It is also plausible that certain industries may feature a higher share of CSR communication than others. However, looking at the data, we find that industries or sample indexes are not very good indicators for the reported CSR share. In fact, the reported CSR shares can vary substantially even within the same industry. For example, four studies specifically focus on CSR posts in the banking industry and they report CSR communication shares between 5.7% [42] and 47.2% [56]. Similarly, there is a substantial difference between the 33.0% CSR share measured by She and Michelon [32] and the 2.1% CSR share reported by ElAlfy et al. [36], even though the sample of the former study (S&P 100) is a subset of the sample of the latter (S&P 500).
Although this evidence does not provide conclusive proof, it certainly indicates that the strong variance in reported CSR shares across different studies can at least not fully be explained by de facto differences in the data but is to a large extent based on the fuzziness of the concept which entails different theoretical conceptions of CSR and CSR relatedness (reflected in different CSR definitions and frameworks) and different practical operationalizations. In the following, we will further elaborate on these sources of fuzziness within our literature sample and explain how they may lead to inconsistent results.

2.3. Theoretical Conceptions of CSR Communication on Social Media

The first central characteristic of a fuzzy concept is that it lacks conceptual clarity [35]. To evaluate the conceptual clarity of the concept of CSR communication on social media, we analyzed how different authors have answered the question: what constitutes CSR communication on social media?

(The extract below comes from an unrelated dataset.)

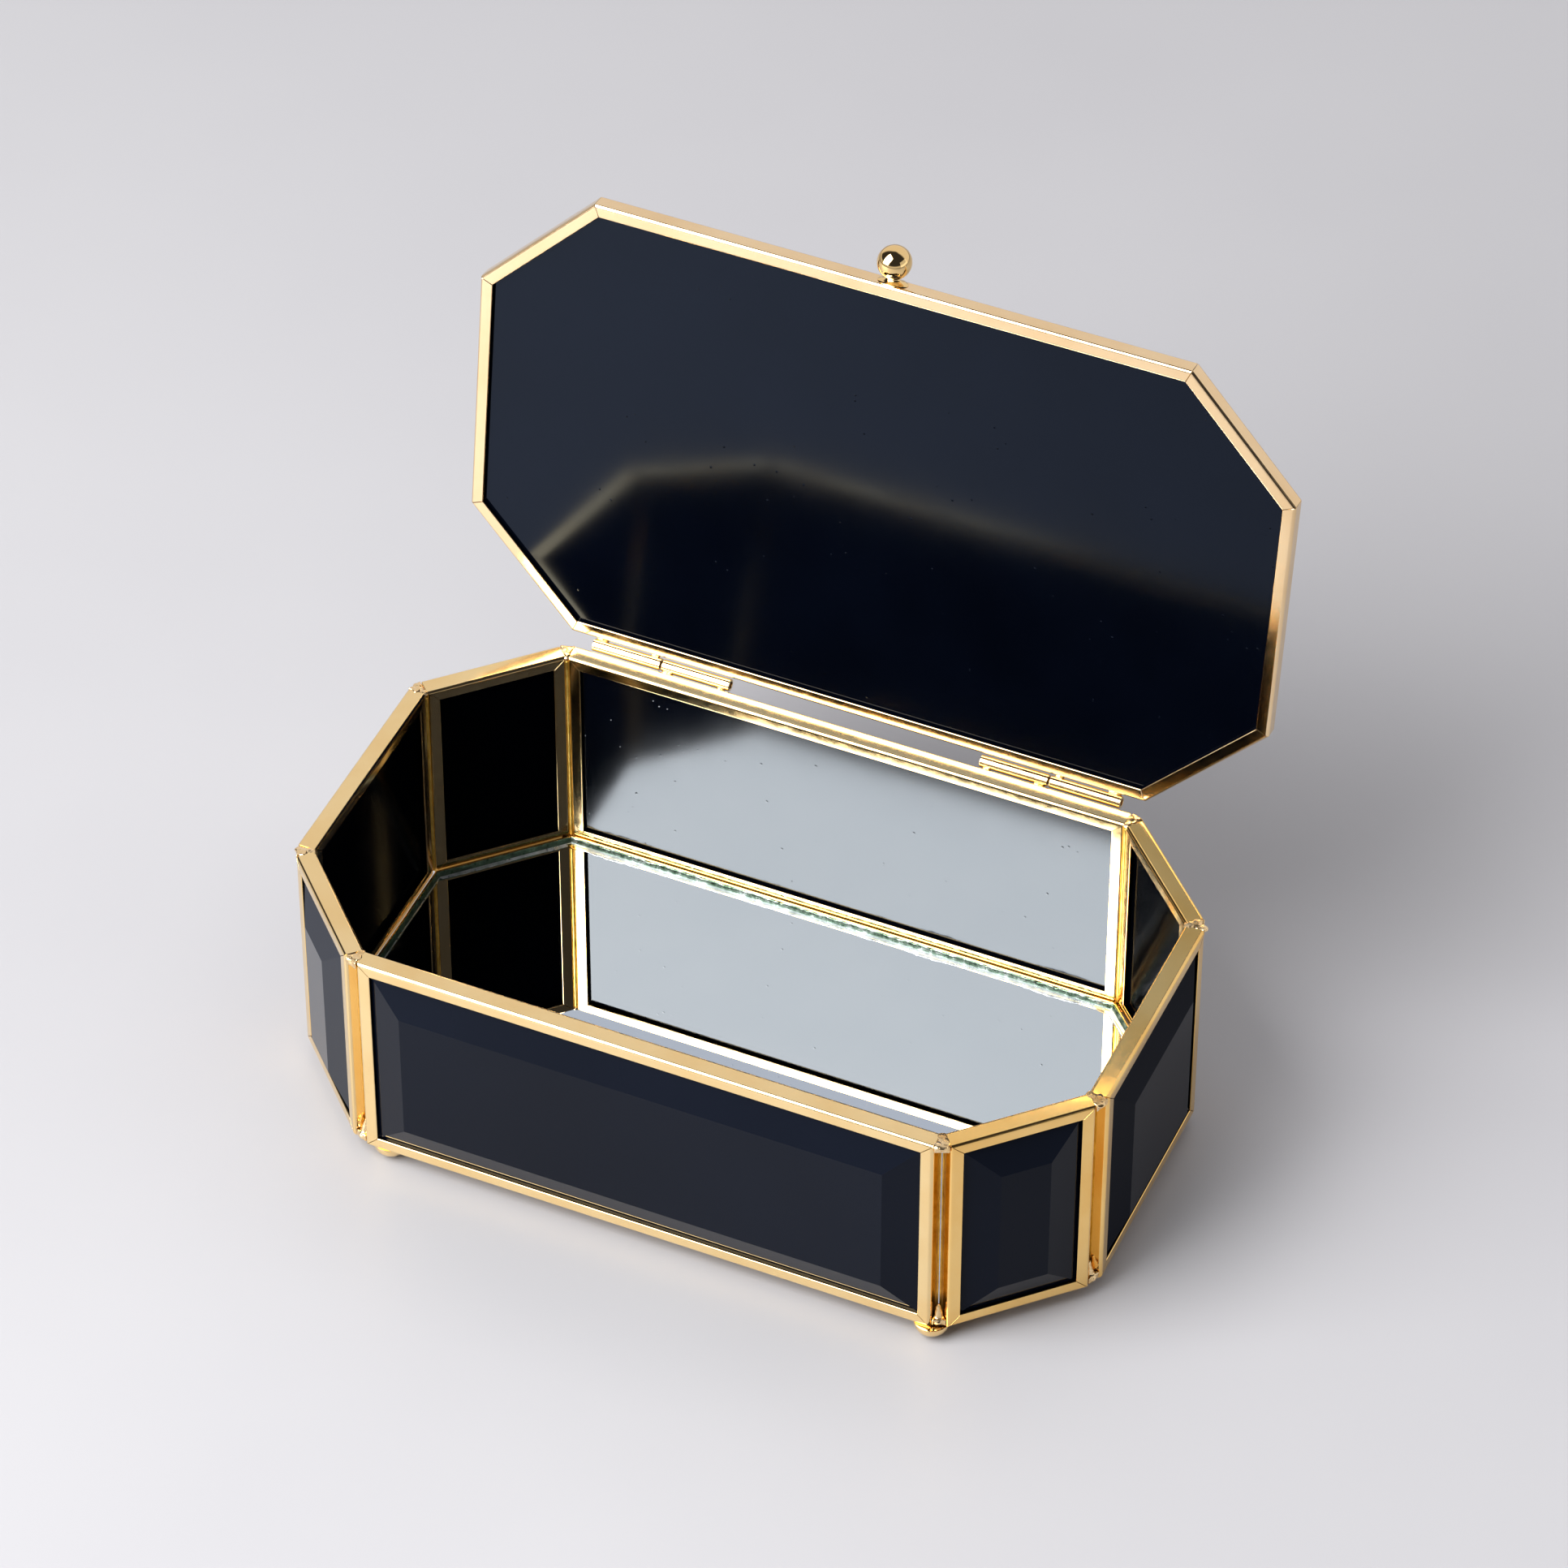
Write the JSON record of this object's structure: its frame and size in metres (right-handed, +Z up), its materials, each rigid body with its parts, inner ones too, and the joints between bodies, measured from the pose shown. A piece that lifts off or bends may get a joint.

As a result, we found different conceptualizations of semantic components of both the terms: CSR and communication.

2.3.1. CSR

In the literature, there are numerous, sometimes conflicting definitions of CSR. This is because CSR is a multifaceted and “essentially contested” concept [60] (p. 405). Various authors have described CSR in and of itself as a fuzzy concept [61,62]. In addition, the meaning of the term has evolved substantially over time [60]. The European Commission [63], for example, defines it as “the process whereby enterprises integrate social, environmental, ethical and human rights concerns into their core strategy, operations, and integrated performance, in close collaboration with their stakeholders” (p. 2). Another frequently cited definition is the one by Kotler and Lee [64] according to which CSR is “a commitment to improve community well-being through discretionary business practices and contributions of corporate resources” (p. 4). A detailed discussion of different CSR definitions and related constructs as well as their historical evolution is provided by Munro [65] and shall not be replicated here.
The issue with such concise CSR definitions is that they leave substantial room for subjective interpretation when it comes to evaluating whether a particular communication item is CSR related or not. Therefore, many authors draw upon CSR frameworks that specify a set of dimensions that are considered CSR related and additionally provide precise definitions and examples of these dimensions. In our literature sample, six such frameworks are most prevalent. Three of them stem from the academic literature and three have been developed by large international organizations.
The CSR frameworks from academia include the Triple Bottom Line (TBL), originally developed by Elkington [66], the CSR pyramid from Carroll [44], and the framework from Kim and Rader [67], which is sometimes quoted from Kim et al. [49]. Whereas the TBL has three dimensions which are sometimes stated as people, planet, and profit e.g., [68] and sometimes as environmental, social, and economic dimensions e.g., [69], the other frameworks have four and six dimensions respectively as displayed in Table 2.
Among the frameworks developed by international organizations, the ISO 26000 norm, the sustainable development goals (SDGs), and the Global Reporting Initiative (GRI) are some of the most prominent ones. While the first two were developed to improve sustainability reporting standards, the last one is part of a broader agenda of the United Nations to improve the living standard on our planet in the long term [70]. In contrast to the frameworks from academia, these frameworks were not designed to provide an academic description of the CSR sphere, and some do not even use the term CSR in their documentation (instead they refer to related concepts such as sustainability, sustainable development, etc.). Nevertheless, they are widely used to identify CSR-related content and have thus become relevant theoretical foundations in this field.
While these frameworks partially overlap and feature some similar dimensions, each of them sets a different focus and level of granularity. Thus, they reflect different conceptions of CSR. For example, the framework by Kim et al. [49] features cultural and sports sponsorship as a CSR dimension, whereas the SDGs do not have a corresponding dimension. While these conceptions may all be valid within their specific research context, they are one source of fuzziness in the identification of CSR communication in social media. For example, papers using the TBL in our literature sample report a two times higher share of CSR communication (28.6%/weighted 27.1%) than papers using the framework by Kim et al. [49] (14.2%/weighted 14.9%). However, a closer look at the literature reveals that even between articles referring to the same framework there are substantial gaps. This can be illustrated, for example, by the discrepancies between the studies of ElAlfy et al. [36] and Wang et al. [53] (2.1% versus 20.0% CSR share) who both use the SDGs as their reference framework, or by the discrepancies between the papers of Kucukusta et al. [40] and She and Michelon [32] (3.9% versus 33.0% CSR share) who both refer to the GRI. In this paper, we do not attempt to decide which framework is “best” or “right”. Instead, we aim to understand and demonstrate how these different conceptions of CSR can be used to identify CSR communication in a more rigorous and replicable way.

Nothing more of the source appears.